## GIVEN TASK
In the data below, find the line containing "imported = [obj"; reproduce that line and all subsequent lines exactly, and nothing else.

## COLLECTED MATERIAL
****************************************
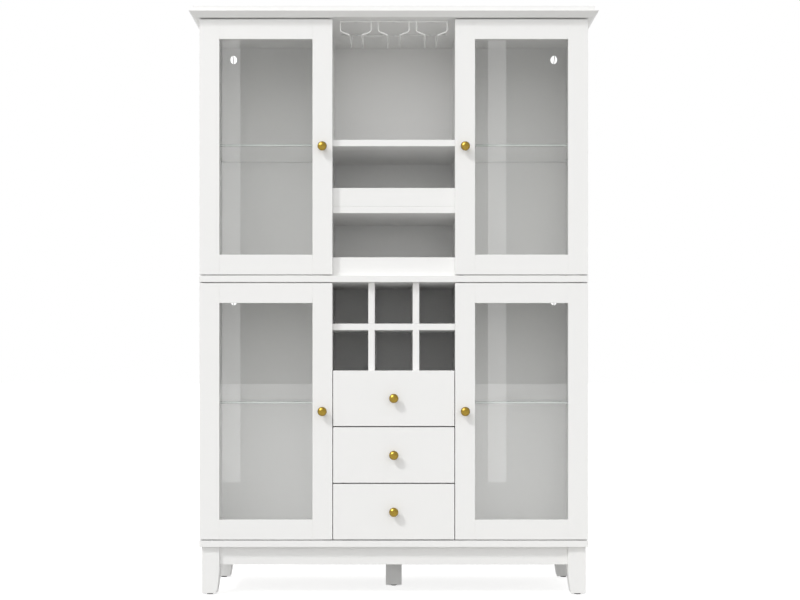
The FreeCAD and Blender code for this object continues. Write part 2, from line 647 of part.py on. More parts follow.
def bent_wire(x_sign, centre):
    """One wire: down from the ceiling, in to the lip of the slot, back along it and up again."""
    half, slot = value("channel_width / 2"), value("slot_width / 2")
    top, drop, knee = value("ceiling_z - wire_radius"), value("rack_drop"), value("rack_knee")
    near = value("carcass_front + rack_front")
    far = near + value("rack_length")
    spots = [(half, near, top), (half, near, top - knee), (slot, near, top - drop),
             (slot, far, top - drop), (slot, far, top)]
    spots = [FreeCAD.Vector(centre + x_sign * x, y, z) for x, y, z in spots]
    bend = value("rack_bend")
    edges, start = [], spots[0]
    for before, spot, after in zip(spots, spots[1:], spots[2:]):
        back = (before - spot).normalize()
        on = (after - spot).normalize()
        first, last = spot + back * bend, spot + on * bend
        half_turn = back.getAngle(on) / 2
        radius = bend * math.tan(half_turn)
        heart = spot + (back + on).normalize() * (bend / math.cos(half_turn))
        middle = heart + (spot - heart).normalize() * radius
        edges += [Part.LineSegment(start, first).toShape(), Part.Arc(first, middle, last).toShape()]
        start = last
    edges.append(Part.LineSegment(start, spots[-1]).toShape())
    return Part.Wire(edges).makePipeShell([wire_end(spots[0], FreeCAD.Vector(0, 0, 1))], True, False)


def rack():
    """The whole welded rack as one solid."""
    pitch, tab = value("channel_pitch"), value("tab_width")
    wires = [bent_wire(sign, number * pitch) for number in (-1, 0, 1) for sign in (-1, 1)]
    top, near = value("ceiling_z - wire_radius"), value("carcass_front + rack_front")
    reach = pitch + value("channel_width / 2 + wire_radius")
    for y in (near, near + value("rack_length")):
        end = wire_end(FreeCAD.Vector(-reach, y, top), FreeCAD.Vector(1, 0, 0))
        wires.append(Part.Face(end).extrude(FreeCAD.Vector(2 * reach, 0, 0)))
        for number in (-1, 0, 1):
            corner = FreeCAD.Vector(number * pitch - tab / 2, y - tab / 2, value("ceiling_z - tab_thick"))
            wires.append(Part.makeBox(tab, tab, value("tab_thick"), corner))
    return wires[0].fuse(wires[1:]).removeSplitter()


stemware = doc.addObject("Part::Feature", "GlassRack")
stemware.Shape = rack()
node(stemware, "glass_rack")

doc.recompute()
for item in doc.Objects:
    if any(word in item.State for word in ("Invalid", "Error")):
        raise RuntimeError("not built: " + item.Label)
for item in nodes:
    if item.Shape.isNull() or not item.Shape.isValid() or not item.Shape.Solids:
        raise RuntimeError("no valid solid: " + item.Label)
os.makedirs("parts", exist_ok=True)
for item in nodes:
    item.Shape.exportStep(os.path.join("parts", item.Label + ".step"))
print(len(nodes), "nodes,", sum(len(item.Shape.Solids) for item in nodes), "solids")
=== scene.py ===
import json
import math

import bmesh
import bpy
from mathutils import Matrix, Vector


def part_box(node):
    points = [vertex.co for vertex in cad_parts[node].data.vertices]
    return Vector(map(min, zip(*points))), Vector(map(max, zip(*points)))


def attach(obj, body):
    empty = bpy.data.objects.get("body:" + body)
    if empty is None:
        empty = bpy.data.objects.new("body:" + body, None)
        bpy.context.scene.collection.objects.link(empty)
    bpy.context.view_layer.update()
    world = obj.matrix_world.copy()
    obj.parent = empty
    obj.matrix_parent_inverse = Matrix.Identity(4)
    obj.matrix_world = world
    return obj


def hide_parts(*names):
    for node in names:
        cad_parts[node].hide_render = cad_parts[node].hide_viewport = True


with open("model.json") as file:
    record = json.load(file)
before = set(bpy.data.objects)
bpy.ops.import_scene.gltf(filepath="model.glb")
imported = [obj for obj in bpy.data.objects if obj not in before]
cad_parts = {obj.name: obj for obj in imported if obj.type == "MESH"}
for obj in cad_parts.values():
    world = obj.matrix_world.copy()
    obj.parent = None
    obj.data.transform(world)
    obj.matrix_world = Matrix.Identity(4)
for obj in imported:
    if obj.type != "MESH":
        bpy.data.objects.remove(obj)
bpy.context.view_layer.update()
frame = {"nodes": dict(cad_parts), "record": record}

# The view: a level camera a little over four metres in front, as high as the floor of the bottle cubbies.
# Its picture is shifted up and to the side as the photograph's is, so upright edges stay upright.
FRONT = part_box("bottom_board")[0].y
CAMERA_AWAY, CAMERA_HEIGHT = 4.110, 0.6256
LENS_MM, SENSOR_MM = 66.8, 36
PICTURE_WIDTH = 800
SHIFT_X_PIXELS, SHIFT_Y_PIXELS = 6.25, 69.6
QUARTER_TURN = math.radians(90)

camera = bpy.data.objects.new("eye", bpy.data.cameras.new("eye"))
camera.data.lens = LENS_MM
camera.data.sensor_width = SENSOR_MM
camera.data.shift_x = SHIFT_X_PIXELS / PICTURE_WIDTH
camera.data.shift_y = SHIFT_Y_PIXELS / PICTURE_WIDTH
camera.location = (0, FRONT - CAMERA_AWAY, CAMERA_HEIGHT)
camera.rotation_euler = (QUARTER_TURN, 0, 0)
bpy.context.scene.collection.objects.link(camera)
bpy.context.scene.camera = camera
bpy.context.scene.view_settings.view_transform = "Standard"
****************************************
## ANSWER IN FULL
imported = [obj for obj in bpy.data.objects if obj not in before]
cad_parts = {obj.name: obj for obj in imported if obj.type == "MESH"}
for obj in cad_parts.values():
    world = obj.matrix_world.copy()
    obj.parent = None
    obj.data.transform(world)
    obj.matrix_world = Matrix.Identity(4)
for obj in imported:
    if obj.type != "MESH":
        bpy.data.objects.remove(obj)
bpy.context.view_layer.update()
frame = {"nodes": dict(cad_parts), "record": record}

# The view: a level camera a little over four metres in front, as high as the floor of the bottle cubbies.
# Its picture is shifted up and to the side as the photograph's is, so upright edges stay upright.
FRONT = part_box("bottom_board")[0].y
CAMERA_AWAY, CAMERA_HEIGHT = 4.110, 0.6256
LENS_MM, SENSOR_MM = 66.8, 36
PICTURE_WIDTH = 800
SHIFT_X_PIXELS, SHIFT_Y_PIXELS = 6.25, 69.6
QUARTER_TURN = math.radians(90)

camera = bpy.data.objects.new("eye", bpy.data.cameras.new("eye"))
camera.data.lens = LENS_MM
camera.data.sensor_width = SENSOR_MM
camera.data.shift_x = SHIFT_X_PIXELS / PICTURE_WIDTH
camera.data.shift_y = SHIFT_Y_PIXELS / PICTURE_WIDTH
camera.location = (0, FRONT - CAMERA_AWAY, CAMERA_HEIGHT)
camera.rotation_euler = (QUARTER_TURN, 0, 0)
bpy.context.scene.collection.objects.link(camera)
bpy.context.scene.camera = camera
bpy.context.scene.view_settings.view_transform = "Standard"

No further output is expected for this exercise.